**Exercise directions:**
Each line should be copied exactly.

**Supplied data:**
========

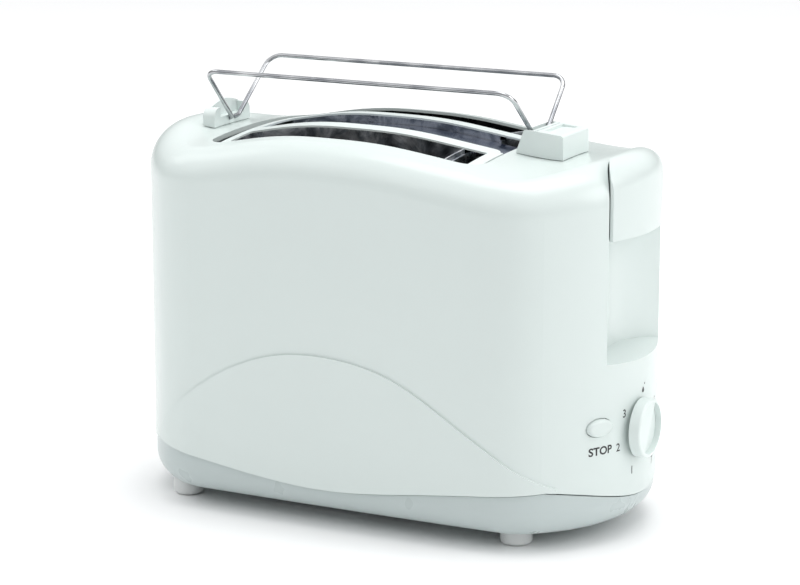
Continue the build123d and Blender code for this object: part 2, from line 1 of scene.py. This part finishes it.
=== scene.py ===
import json
import math

import bmesh
import bpy
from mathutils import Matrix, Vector


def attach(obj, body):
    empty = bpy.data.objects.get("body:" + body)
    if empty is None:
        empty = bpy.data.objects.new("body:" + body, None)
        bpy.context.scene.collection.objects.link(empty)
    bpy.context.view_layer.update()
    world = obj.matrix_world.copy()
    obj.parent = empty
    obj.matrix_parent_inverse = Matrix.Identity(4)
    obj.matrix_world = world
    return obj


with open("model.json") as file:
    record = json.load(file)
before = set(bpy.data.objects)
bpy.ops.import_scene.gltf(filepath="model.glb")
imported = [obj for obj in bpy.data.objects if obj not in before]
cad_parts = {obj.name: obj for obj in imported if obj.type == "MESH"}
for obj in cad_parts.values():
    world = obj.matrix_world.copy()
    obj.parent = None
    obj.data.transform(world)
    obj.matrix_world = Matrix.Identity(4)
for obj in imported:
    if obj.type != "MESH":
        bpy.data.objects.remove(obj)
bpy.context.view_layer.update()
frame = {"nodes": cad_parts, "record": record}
nodes = frame["nodes"]
scene = bpy.context.scene
scene.view_settings.view_transform = "Standard"

MM = 0.001
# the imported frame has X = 0 at the middle of the whole toaster; the feet's middle lies here
FEET_MIDDLE_X = -9.9


def at(x, y, z):
    """A point given in millimetres from the middle of the feet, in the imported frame."""
    return Vector(((x + FEET_MIDDLE_X) * MM, y * MM, z * MM))


# ---------------------------------------------------------------- camera
AZIMUTH, ELEVATION, DISTANCE = math.radians(27.25), math.radians(12.81), 1530.15 * MM
target = at(6.17, 0, 113.07)
away = Vector((math.sin(AZIMUTH) * math.cos(ELEVATION), -math.cos(AZIMUTH) * math.cos(ELEVATION),
               math.sin(ELEVATION)))
camera = bpy.data.objects.new("camera", bpy.data.cameras.new("camera"))
camera.data.lens = 127.76
camera.data.sensor_width = 36
camera.data.clip_end = 60
camera.location = target + away * DISTANCE
camera.rotation_euler = (-away).to_track_quat("-Z", "Y").to_euler()
scene.collection.objects.link(camera)
scene.camera = camera


# ---------------------------------------------------------------- material tools
class Shader:
    """A small helper that adds nodes to one material and wires them up."""

    def __init__(self, name, colour, roughness, metallic=0.0, **sockets):
        self.material = bpy.data.materials.new(name)
        self.material.use_nodes = True
        self.tree = self.material.node_tree
        self.bsdf = self.tree.nodes["Principled BSDF"]
        self.bsdf.inputs["Base Color"].default_value = (*colour, 1)
        self.bsdf.inputs["Roughness"].default_value = roughness
        self.bsdf.inputs["Metallic"].default_value = metallic
        for socket, value in sockets.items():
            self.bsdf.inputs[socket.replace("_", " ")].default_value = value
        self.material.diffuse_color = (*colour, 1)
        self.place = self.add("ShaderNodeTexCoord").outputs["Object"]

    def add(self, kind, **values):
        node = self.tree.nodes.new(kind)
        for key, value in values.items():
            if key in node.inputs:
                node.inputs[key].default_value = value
            else:
                setattr(node, key, value)
        return node

    def link(self, a, b):
        self.tree.links.new(a, b)

    def noise(self, scale, detail=3.0, rough=0.5, stretch=None, distortion=0.0):
        node = self.add("ShaderNodeTexNoise", Scale=scale, Detail=detail, Roughness=rough,
                        Distortion=distortion)
        source = self.place
        if stretch:
            mapping = self.add("ShaderNodeMapping", Scale=stretch)
            self.link(source, mapping.inputs["Vector"])
            source = mapping.outputs["Vector"]
        self.link(source, node.inputs["Vector"])
        return node.outputs["Fac"]

    def ramp(self, fac, stops):
        """A colour ramp; each stop is a position and a grey value or a colour."""
        node = self.add("ShaderNodeValToRGB")
        elements = node.color_ramp.elements
        while len(elements) < len(stops):
            elements.new(0.5)
        for element, (position, value) in zip(elements, stops):
            element.position = position
            rgb = value if isinstance(value, tuple) else (value, value, value)
            element.color = (*rgb, 1)
        self.link(fac, node.inputs["Fac"])
        return node.outputs["Color"]

    def colour(self, fac, stops):
        self.link(self.ramp(fac, stops), self.bsdf.inputs["Base Color"])

    def roughness(self, fac, low, high):
        self.link(self.ramp(fac, [(0.3, low), (0.7, high)]), self.bsdf.inputs["Roughness"])

    def bump(self, fac, distance, strength=1.0):
        node = self.add("ShaderNodeBump", Strength=strength, Distance=distance)
        self.link(fac, node.inputs["Height"])
        self.link(node.outputs["Normal"], self.bsdf.inputs["Normal"])


def moulded_plastic(name, colour, roughness, peel=0.00002):
    """Injection-moulded plastic: faint clouding, uneven gloss and a very fine orange peel."""
    s = Shader(name, colour, roughness)
    low = tuple(c * 0.992 for c in colour)
    high = tuple(min(1.0, c * 1.006) for c in colour)
    s.colour(s.noise(9, 2), [(0.3, low), (0.7, high)])
    s.roughness(s.noise(40, 3), roughness - 0.01, roughness + 0.02)
    s.bump(s.noise(1400, 2), peel)
    return s.material


def polished_wire(name):
    """Chromed wire with uneven gloss; its colour is darkened in patches as painted reflection of dark
    surroundings.
    """
    s = Shader(name, (0.48, 0.49, 0.50), 0.07, 1.0)
    # painted reflection: the dark and light patches in the colour stand in for the dark lines the chrome
    # should mirror
    s.colour(s.noise(60, 3), [(0.3, (0.20, 0.21, 0.23)), (0.7, (0.56, 0.57, 0.58))])
    s.roughness(s.noise(240, 4), 0.04, 0.14)
    s.bump(s.noise(2200, 2), 0.000006)
    return s.material


def mottled_steel(name, dark, mid, light, metallic=1.0, rough=(0.22, 0.45)):
    """Thin plated sheet that heat has clouded in uneven patches."""
    s = Shader(name, mid, 0.3, metallic)
    clouds = s.noise(55, 6, 0.62, distortion=1.2)
    s.colour(clouds, [(0.30, dark), (0.44, mid), (0.56, light), (0.70, mid)])
    s.roughness(s.noise(120, 5), *rough)
    s.bump(s.noise(420, 5), 0.00008)
    return s.material


# the outer walls of the slot guides lie beyond this distance from the middle plane
OUTER_WALL_Y = 50.0
STEEL_DARK, STEEL_MID, STEEL_LIGHT = (0.06, 0.07, 0.09), (0.30, 0.33, 0.37), (0.72, 0.74, 0.77)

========

**Right answer:**
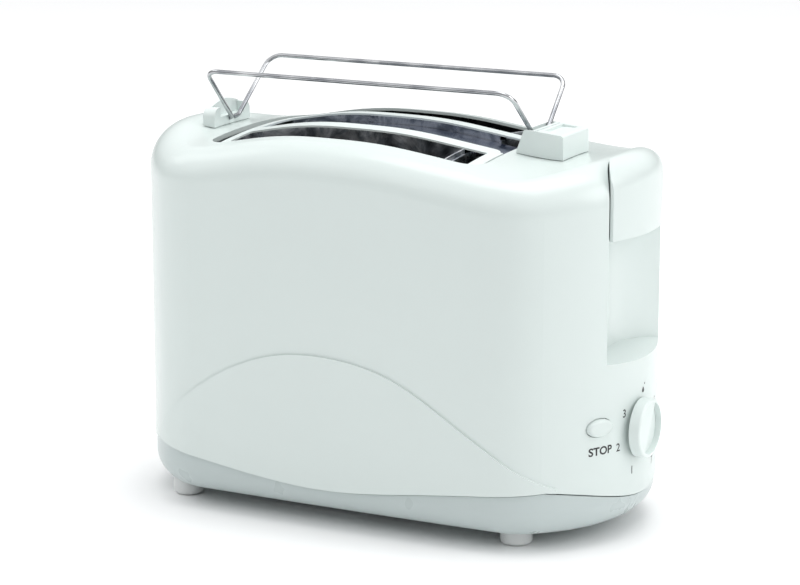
Continue the build123d and Blender code for this object: part 2, from line 1 of scene.py. This part finishes it.
=== scene.py ===
import json
import math

import bmesh
import bpy
from mathutils import Matrix, Vector


def attach(obj, body):
    empty = bpy.data.objects.get("body:" + body)
    if empty is None:
        empty = bpy.data.objects.new("body:" + body, None)
        bpy.context.scene.collection.objects.link(empty)
    bpy.context.view_layer.update()
    world = obj.matrix_world.copy()
    obj.parent = empty
    obj.matrix_parent_inverse = Matrix.Identity(4)
    obj.matrix_world = world
    return obj


with open("model.json") as file:
    record = json.load(file)
before = set(bpy.data.objects)
bpy.ops.import_scene.gltf(filepath="model.glb")
imported = [obj for obj in bpy.data.objects if obj not in before]
cad_parts = {obj.name: obj for obj in imported if obj.type == "MESH"}
for obj in cad_parts.values():
    world = obj.matrix_world.copy()
    obj.parent = None
    obj.data.transform(world)
    obj.matrix_world = Matrix.Identity(4)
for obj in imported:
    if obj.type != "MESH":
        bpy.data.objects.remove(obj)
bpy.context.view_layer.update()
frame = {"nodes": cad_parts, "record": record}
nodes = frame["nodes"]
scene = bpy.context.scene
scene.view_settings.view_transform = "Standard"

MM = 0.001
# the imported frame has X = 0 at the middle of the whole toaster; the feet's middle lies here
FEET_MIDDLE_X = -9.9


def at(x, y, z):
    """A point given in millimetres from the middle of the feet, in the imported frame."""
    return Vector(((x + FEET_MIDDLE_X) * MM, y * MM, z * MM))


# ---------------------------------------------------------------- camera
AZIMUTH, ELEVATION, DISTANCE = math.radians(27.25), math.radians(12.81), 1530.15 * MM
target = at(6.17, 0, 113.07)
away = Vector((math.sin(AZIMUTH) * math.cos(ELEVATION), -math.cos(AZIMUTH) * math.cos(ELEVATION),
               math.sin(ELEVATION)))
camera = bpy.data.objects.new("camera", bpy.data.cameras.new("camera"))
camera.data.lens = 127.76
camera.data.sensor_width = 36
camera.data.clip_end = 60
camera.location = target + away * DISTANCE
camera.rotation_euler = (-away).to_track_quat("-Z", "Y").to_euler()
scene.collection.objects.link(camera)
scene.camera = camera


# ---------------------------------------------------------------- material tools
class Shader:
    """A small helper that adds nodes to one material and wires them up."""

    def __init__(self, name, colour, roughness, metallic=0.0, **sockets):
        self.material = bpy.data.materials.new(name)
        self.material.use_nodes = True
        self.tree = self.material.node_tree
        self.bsdf = self.tree.nodes["Principled BSDF"]
        self.bsdf.inputs["Base Color"].default_value = (*colour, 1)
        self.bsdf.inputs["Roughness"].default_value = roughness
        self.bsdf.inputs["Metallic"].default_value = metallic
        for socket, value in sockets.items():
            self.bsdf.inputs[socket.replace("_", " ")].default_value = value
        self.material.diffuse_color = (*colour, 1)
        self.place = self.add("ShaderNodeTexCoord").outputs["Object"]

    def add(self, kind, **values):
        node = self.tree.nodes.new(kind)
        for key, value in values.items():
            if key in node.inputs:
                node.inputs[key].default_value = value
            else:
                setattr(node, key, value)
        return node

    def link(self, a, b):
        self.tree.links.new(a, b)

    def noise(self, scale, detail=3.0, rough=0.5, stretch=None, distortion=0.0):
        node = self.add("ShaderNodeTexNoise", Scale=scale, Detail=detail, Roughness=rough,
                        Distortion=distortion)
        source = self.place
        if stretch:
            mapping = self.add("ShaderNodeMapping", Scale=stretch)
            self.link(source, mapping.inputs["Vector"])
            source = mapping.outputs["Vector"]
        self.link(source, node.inputs["Vector"])
        return node.outputs["Fac"]

    def ramp(self, fac, stops):
        """A colour ramp; each stop is a position and a grey value or a colour."""
        node = self.add("ShaderNodeValToRGB")
        elements = node.color_ramp.elements
        while len(elements) < len(stops):
            elements.new(0.5)
        for element, (position, value) in zip(elements, stops):
            element.position = position
            rgb = value if isinstance(value, tuple) else (value, value, value)
            element.color = (*rgb, 1)
        self.link(fac, node.inputs["Fac"])
        return node.outputs["Color"]

    def colour(self, fac, stops):
        self.link(self.ramp(fac, stops), self.bsdf.inputs["Base Color"])

    def roughness(self, fac, low, high):
        self.link(self.ramp(fac, [(0.3, low), (0.7, high)]), self.bsdf.inputs["Roughness"])

    def bump(self, fac, distance, strength=1.0):
        node = self.add("ShaderNodeBump", Strength=strength, Distance=distance)
        self.link(fac, node.inputs["Height"])
        self.link(node.outputs["Normal"], self.bsdf.inputs["Normal"])


def moulded_plastic(name, colour, roughness, peel=0.00002):
    """Injection-moulded plastic: faint clouding, uneven gloss and a very fine orange peel."""
    s = Shader(name, colour, roughness)
    low = tuple(c * 0.992 for c in colour)
    high = tuple(min(1.0, c * 1.006) for c in colour)
    s.colour(s.noise(9, 2), [(0.3, low), (0.7, high)])
    s.roughness(s.noise(40, 3), roughness - 0.01, roughness + 0.02)
    s.bump(s.noise(1400, 2), peel)
    return s.material


def polished_wire(name):
    """Chromed wire with uneven gloss; its colour is darkened in patches as painted reflection of dark
    surroundings.
    """
    s = Shader(name, (0.48, 0.49, 0.50), 0.07, 1.0)
    # painted reflection: the dark and light patches in the colour stand in for the dark lines the chrome
    # should mirror
    s.colour(s.noise(60, 3), [(0.3, (0.20, 0.21, 0.23)), (0.7, (0.56, 0.57, 0.58))])
    s.roughness(s.noise(240, 4), 0.04, 0.14)
    s.bump(s.noise(2200, 2), 0.000006)
    return s.material


def mottled_steel(name, dark, mid, light, metallic=1.0, rough=(0.22, 0.45)):
    """Thin plated sheet that heat has clouded in uneven patches."""
    s = Shader(name, mid, 0.3, metallic)
    clouds = s.noise(55, 6, 0.62, distortion=1.2)
    s.colour(clouds, [(0.30, dark), (0.44, mid), (0.56, light), (0.70, mid)])
    s.roughness(s.noise(120, 5), *rough)
    s.bump(s.noise(420, 5), 0.00008)
    return s.material


# the outer walls of the slot guides lie beyond this distance from the middle plane
OUTER_WALL_Y = 50.0
STEEL_DARK, STEEL_MID, STEEL_LIGHT = (0.06, 0.07, 0.09), (0.30, 0.33, 0.37), (0.72, 0.74, 0.77)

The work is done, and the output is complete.